The main objective of the Corporate Secretary’s activities is to ensure that the Company complies with the requirements of corporate legislation and the Company’s internal documents that guarantee the implementation and protection of the rights and legitimate interests of shareholders, and the formation of an effective corporate management system, as well as the development of corporate management practices at the Company providing for the involvement of all participants in corporate relations in order to increase the Company’s ivestment attractiveness.
By the very nature of its activities, the Corporate Secretary enjoys the necessary independence status and is functionally subordinated to the Board of Directors and administratively to the General Director.
The main functions of the Corporate Secretary are:
- Ensuring the effectiveness of mechanisms for implementation of corporate procedures related to the exercising of the rights of shareholders and other participants in the Company's corporate relations by the Company and the Company’s subsidiaries and affiliates.

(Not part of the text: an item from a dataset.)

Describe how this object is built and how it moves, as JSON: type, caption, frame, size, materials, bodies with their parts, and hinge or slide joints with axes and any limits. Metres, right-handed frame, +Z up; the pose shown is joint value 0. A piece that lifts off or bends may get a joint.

- Ensuring the preparation and holding of General Meetings of shareholders and meetings of the Board of Directors, including drafting of materials for the Board of Directors meetings in accordance with the Company's in-house documents.
- Ensuring the work of the Company’s Board of Directors committees and coordination of their activities.

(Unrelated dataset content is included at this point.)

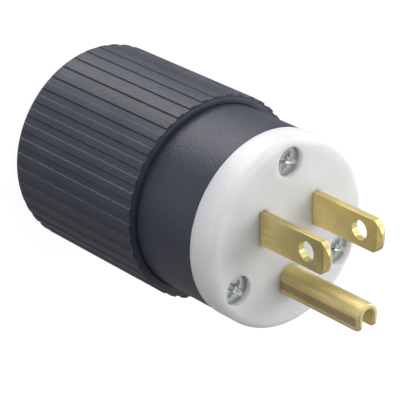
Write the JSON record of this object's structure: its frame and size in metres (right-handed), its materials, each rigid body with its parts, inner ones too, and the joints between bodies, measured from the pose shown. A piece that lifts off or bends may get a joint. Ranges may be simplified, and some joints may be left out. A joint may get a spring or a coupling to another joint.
{
  "type": "industrial plug",
  "caption": "Round straight-blade plug with a ribbed black grip, white face, flat brass blades, formed U ground pin and an open cord inlet at the rear.",
  "frame": {"origin": "middle of the flat cord end, on which the plug stands", "axes": "+Z along the axis from the cord end to the blades, +Y from the ground pin to the blades, -X at the hot blade and +X at the neutral blade"},
  "size_m": [0.04, 0.04, 0.0767],
  "materials": {
    "black_nylon": "fine matte",
    "white_nylon": "smooth satin",
    "brass": "satin, drawn",
    "zinc_steel": "bright zinc",
    "plate_steel": "zinc plated",
    "green_screw": "green dyed",
    "seal_rubber": "matte",
    "retainer_fibre": "matte"
  },
  "bodies": {
    "root": {"grip_shell": "black_nylon", "terminal_housing": "black_nylon", "face_cover": "white_nylon", "hot_blade": "brass", "neutral_blade": "brass", "ground_pin": "brass", "cord_seal": "seal_rubber", "cord_jaw_left": "black_nylon", "cord_jaw_right": "black_nylon", "hot_clamp_plate": "plate_steel", "neutral_clamp_plate": "plate_steel", "ground_clamp_plate": "plate_steel", "hot_terminal_screw": "brass", "neutral_terminal_screw": "zinc_steel", "ground_terminal_screw": "green_screw", "assembly_screw_1": "zinc_steel", "threaded_insert_1": "brass", "screw_retainer_1": "retainer_fibre", "assembly_screw_2": "zinc_steel", "threaded_insert_2": "brass", "screw_retainer_2": "retainer_fibre", "assembly_screw_3": "zinc_steel", "threaded_insert_3": "brass", "screw_retainer_3": "retainer_fibre"}
  },
  "joints": []
}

- Ensuring the interaction of the Company with Trades’ Organizers, the Registrar, Depositories ans with government bodies authorized to regulate corporate relations and the securities market, as well as with other professional securities market players, within the framework of the powers assigned to the Corporate Secretary.

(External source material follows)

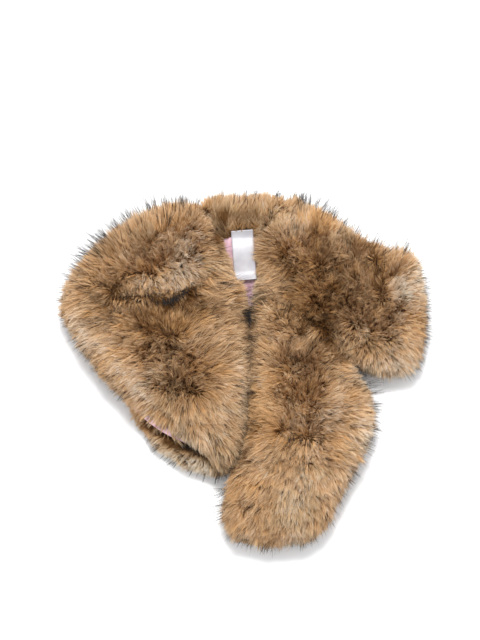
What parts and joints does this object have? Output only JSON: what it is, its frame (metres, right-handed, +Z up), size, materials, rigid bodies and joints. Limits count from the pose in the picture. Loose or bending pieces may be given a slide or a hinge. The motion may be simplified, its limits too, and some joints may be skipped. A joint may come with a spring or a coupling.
{
  "type": "fur collar wrap",
  "caption": "Wide fur collar wrap laid flat with its left front turned down over its own end, satin lining and a bare label showing in the neck.",
  "frame": {"origin": "on the table under the middle of the laid-out wrap", "axes": "+Z up from the table, +Y from the tail towards the back of the neck, +X towards the right front"},
  "size_m": [0.4452, 0.434, 0.0819],
  "materials": {
    "fur": "deep golden-tan pile, darker brown at the roots and where it parts, with long dark-tipped guard hairs",
    "fur_underlap": "the same pile, a little flatter and duller where it is tucked under",
    "fur_inner": "the same pile pressed flat inside the neck",
    "satin": "pale pink satin with a soft sheen",
    "label": "white woven label, bare, sewn in at its top edge"
  },
  "bodies": {
    "root": {"left_front": "fur", "right_front": "fur", "front_tail": "fur", "left_underlap": "fur_underlap", "neck_back": "fur", "neck_inner": "fur_inner", "neck_lining": "satin", "label": "label", "hem_lining": "satin"}
  },
  "joints": []
}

- Ensuring compliance with the requirements for information disclosing, providing documents and information following the shareholders’ requests, monitoring the effectiveness of corporate mechanisms for the information disclosure, ensuring proper maintenance and storage of the Company’s corporate documents.
- Formation of the information list attributable to the insider information, working with insiders, ensuring control over the insider transactions with the Company’s securities.
- Ensuring the Company’s interaction with its shareholders and participation in the prevention of corporate conflicts.
- Control over the Company’s compliance with the requirements of the corporate legislation, the provisions of the Company's internal documents and the rights of the shareholders as it refers to the Corporate Secretary competence, taking the necessary measures to eliminate such violations, and minimize the consequences of such violations.
The Corporate Secretary Office has been established and is functioning at the Company to ensure the Corporate Secretary’s performance.